What you have to do - Which lines run from the first one up to and including the one with "to the bean."? Print exactly those.

Data provided -

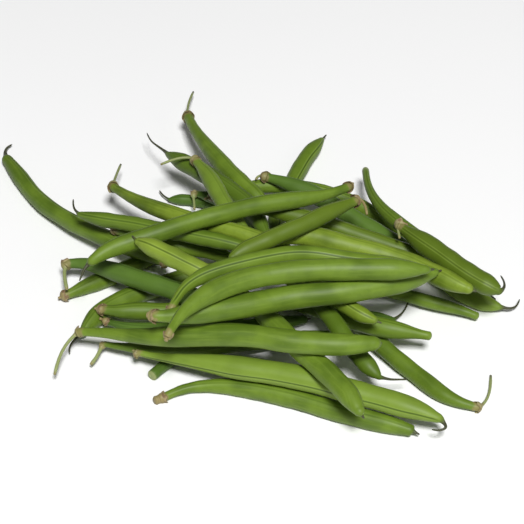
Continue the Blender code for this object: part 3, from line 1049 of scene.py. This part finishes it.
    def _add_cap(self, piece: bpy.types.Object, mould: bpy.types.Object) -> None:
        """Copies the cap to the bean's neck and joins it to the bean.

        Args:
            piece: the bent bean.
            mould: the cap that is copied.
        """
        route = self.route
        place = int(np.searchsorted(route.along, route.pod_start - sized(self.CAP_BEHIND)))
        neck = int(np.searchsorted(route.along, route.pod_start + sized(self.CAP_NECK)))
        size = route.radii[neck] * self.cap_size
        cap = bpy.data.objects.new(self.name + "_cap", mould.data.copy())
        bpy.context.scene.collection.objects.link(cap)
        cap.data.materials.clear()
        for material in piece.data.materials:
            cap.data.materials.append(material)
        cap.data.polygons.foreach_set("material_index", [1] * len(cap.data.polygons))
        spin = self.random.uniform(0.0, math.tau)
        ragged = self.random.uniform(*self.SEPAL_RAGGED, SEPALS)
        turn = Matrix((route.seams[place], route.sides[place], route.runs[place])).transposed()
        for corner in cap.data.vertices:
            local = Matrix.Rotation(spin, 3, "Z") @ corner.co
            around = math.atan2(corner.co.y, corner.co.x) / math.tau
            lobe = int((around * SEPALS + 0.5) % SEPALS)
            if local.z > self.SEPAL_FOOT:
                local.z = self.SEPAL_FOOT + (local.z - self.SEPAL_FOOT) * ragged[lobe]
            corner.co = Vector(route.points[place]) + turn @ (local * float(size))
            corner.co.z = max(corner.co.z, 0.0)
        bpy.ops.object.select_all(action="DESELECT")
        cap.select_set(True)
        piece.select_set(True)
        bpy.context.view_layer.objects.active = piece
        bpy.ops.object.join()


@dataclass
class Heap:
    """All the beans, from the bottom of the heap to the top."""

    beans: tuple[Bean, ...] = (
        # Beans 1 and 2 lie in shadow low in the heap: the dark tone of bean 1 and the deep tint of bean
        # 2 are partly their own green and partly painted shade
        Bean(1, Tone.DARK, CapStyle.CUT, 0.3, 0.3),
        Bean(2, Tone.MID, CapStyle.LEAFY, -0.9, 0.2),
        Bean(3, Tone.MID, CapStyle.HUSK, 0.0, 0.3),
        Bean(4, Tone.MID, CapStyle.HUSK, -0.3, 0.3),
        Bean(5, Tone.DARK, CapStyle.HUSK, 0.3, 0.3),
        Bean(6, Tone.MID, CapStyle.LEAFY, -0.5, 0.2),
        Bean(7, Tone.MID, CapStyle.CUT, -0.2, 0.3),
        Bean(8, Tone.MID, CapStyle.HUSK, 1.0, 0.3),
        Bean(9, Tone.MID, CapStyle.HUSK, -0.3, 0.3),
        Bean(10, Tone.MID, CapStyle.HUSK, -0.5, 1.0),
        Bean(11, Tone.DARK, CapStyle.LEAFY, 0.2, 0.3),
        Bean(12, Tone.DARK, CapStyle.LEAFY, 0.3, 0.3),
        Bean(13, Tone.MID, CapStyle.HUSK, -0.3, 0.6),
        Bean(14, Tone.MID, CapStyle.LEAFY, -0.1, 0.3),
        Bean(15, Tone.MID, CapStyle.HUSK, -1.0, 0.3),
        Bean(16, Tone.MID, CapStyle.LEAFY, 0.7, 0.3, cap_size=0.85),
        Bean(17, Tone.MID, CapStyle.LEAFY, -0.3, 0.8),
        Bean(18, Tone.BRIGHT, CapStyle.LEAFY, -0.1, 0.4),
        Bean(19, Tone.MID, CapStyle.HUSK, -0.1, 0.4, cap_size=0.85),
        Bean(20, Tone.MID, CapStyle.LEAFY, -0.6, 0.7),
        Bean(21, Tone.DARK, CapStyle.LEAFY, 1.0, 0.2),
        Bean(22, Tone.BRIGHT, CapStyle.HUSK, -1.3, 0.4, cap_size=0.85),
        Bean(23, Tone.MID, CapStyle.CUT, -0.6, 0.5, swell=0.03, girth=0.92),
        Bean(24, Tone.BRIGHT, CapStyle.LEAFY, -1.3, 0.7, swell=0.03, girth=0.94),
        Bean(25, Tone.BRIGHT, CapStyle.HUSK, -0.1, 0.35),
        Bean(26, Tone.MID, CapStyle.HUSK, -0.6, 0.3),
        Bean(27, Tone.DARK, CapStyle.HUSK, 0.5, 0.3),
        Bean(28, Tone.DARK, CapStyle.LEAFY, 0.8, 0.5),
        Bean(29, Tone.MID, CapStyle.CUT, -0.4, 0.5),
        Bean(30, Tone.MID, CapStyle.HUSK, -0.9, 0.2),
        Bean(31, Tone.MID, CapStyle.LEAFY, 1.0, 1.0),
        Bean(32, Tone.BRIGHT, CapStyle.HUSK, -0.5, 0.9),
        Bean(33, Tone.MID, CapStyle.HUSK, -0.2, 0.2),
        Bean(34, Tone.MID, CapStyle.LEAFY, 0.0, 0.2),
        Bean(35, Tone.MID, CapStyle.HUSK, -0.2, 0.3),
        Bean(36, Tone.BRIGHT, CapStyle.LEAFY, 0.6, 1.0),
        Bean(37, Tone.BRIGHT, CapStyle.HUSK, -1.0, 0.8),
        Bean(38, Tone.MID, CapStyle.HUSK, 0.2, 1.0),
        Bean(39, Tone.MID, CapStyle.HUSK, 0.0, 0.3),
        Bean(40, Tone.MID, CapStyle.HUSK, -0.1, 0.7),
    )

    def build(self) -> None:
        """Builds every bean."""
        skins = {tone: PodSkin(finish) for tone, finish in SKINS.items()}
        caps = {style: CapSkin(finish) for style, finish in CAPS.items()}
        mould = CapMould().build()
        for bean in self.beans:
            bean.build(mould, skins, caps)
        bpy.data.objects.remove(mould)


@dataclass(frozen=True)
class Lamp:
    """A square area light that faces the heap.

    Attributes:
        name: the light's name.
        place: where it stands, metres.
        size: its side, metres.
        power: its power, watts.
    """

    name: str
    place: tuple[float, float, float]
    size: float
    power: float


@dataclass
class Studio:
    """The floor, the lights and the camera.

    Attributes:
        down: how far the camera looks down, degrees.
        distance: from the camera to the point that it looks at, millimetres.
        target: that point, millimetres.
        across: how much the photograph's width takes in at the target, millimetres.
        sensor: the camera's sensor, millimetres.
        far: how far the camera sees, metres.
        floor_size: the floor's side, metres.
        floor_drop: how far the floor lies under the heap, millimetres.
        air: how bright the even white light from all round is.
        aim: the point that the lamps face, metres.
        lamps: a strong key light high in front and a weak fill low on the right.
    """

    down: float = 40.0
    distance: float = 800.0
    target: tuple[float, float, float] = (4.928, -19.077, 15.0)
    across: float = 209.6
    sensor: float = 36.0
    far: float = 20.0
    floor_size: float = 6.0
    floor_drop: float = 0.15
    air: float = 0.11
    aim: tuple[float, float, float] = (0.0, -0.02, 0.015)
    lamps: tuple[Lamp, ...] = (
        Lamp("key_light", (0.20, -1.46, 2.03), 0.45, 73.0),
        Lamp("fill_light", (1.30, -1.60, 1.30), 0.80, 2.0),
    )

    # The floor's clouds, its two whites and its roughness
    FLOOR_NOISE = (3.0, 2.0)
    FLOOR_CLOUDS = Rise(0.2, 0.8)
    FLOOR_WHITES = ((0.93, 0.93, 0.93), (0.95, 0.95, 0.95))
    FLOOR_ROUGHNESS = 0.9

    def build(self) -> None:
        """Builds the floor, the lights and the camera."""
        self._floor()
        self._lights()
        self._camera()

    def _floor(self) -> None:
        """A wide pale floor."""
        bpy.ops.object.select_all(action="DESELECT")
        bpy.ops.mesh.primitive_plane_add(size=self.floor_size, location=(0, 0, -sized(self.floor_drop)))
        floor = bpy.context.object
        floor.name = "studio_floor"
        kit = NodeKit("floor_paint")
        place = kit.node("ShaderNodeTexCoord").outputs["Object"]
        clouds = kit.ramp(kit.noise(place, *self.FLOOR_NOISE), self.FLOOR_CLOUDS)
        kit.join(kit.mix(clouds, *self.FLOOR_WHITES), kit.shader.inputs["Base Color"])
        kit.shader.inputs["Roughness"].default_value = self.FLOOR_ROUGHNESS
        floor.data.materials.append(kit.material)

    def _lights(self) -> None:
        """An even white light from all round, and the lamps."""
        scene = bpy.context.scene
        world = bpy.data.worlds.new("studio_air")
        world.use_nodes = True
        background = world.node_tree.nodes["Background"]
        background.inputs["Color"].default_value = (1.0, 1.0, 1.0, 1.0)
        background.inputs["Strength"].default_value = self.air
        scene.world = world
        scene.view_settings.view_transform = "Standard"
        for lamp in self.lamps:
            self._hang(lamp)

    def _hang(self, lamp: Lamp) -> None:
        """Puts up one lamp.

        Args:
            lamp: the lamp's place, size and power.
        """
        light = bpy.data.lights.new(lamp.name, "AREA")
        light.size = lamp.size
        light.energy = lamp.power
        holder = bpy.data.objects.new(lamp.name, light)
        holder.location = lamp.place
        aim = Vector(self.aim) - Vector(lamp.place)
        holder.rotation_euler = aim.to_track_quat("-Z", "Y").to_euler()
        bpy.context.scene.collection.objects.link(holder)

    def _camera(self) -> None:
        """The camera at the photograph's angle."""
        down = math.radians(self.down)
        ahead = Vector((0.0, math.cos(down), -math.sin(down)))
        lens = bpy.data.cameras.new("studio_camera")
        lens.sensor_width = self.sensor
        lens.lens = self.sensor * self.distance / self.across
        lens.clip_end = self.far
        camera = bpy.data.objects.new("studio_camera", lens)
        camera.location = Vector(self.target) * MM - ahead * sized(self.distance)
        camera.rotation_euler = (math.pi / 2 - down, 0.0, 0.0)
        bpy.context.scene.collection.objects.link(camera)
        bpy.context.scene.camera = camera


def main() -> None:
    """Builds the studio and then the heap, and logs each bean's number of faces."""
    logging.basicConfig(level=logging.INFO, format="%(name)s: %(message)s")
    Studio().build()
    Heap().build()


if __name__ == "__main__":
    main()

Result of the exercise -
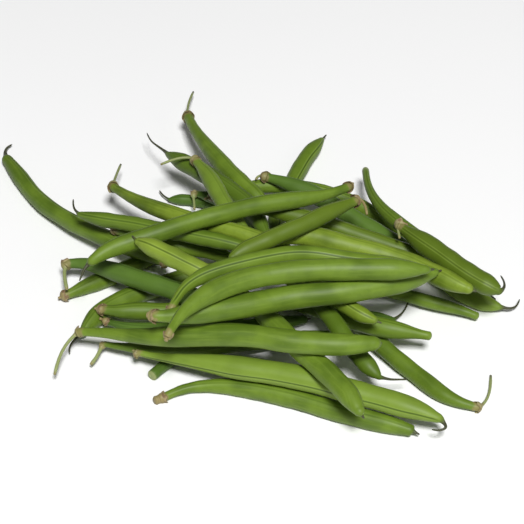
Continue the Blender code for this object: part 3, from line 1049 of scene.py. This part finishes it.
    def _add_cap(self, piece: bpy.types.Object, mould: bpy.types.Object) -> None:
        """Copies the cap to the bean's neck and joins it to the bean.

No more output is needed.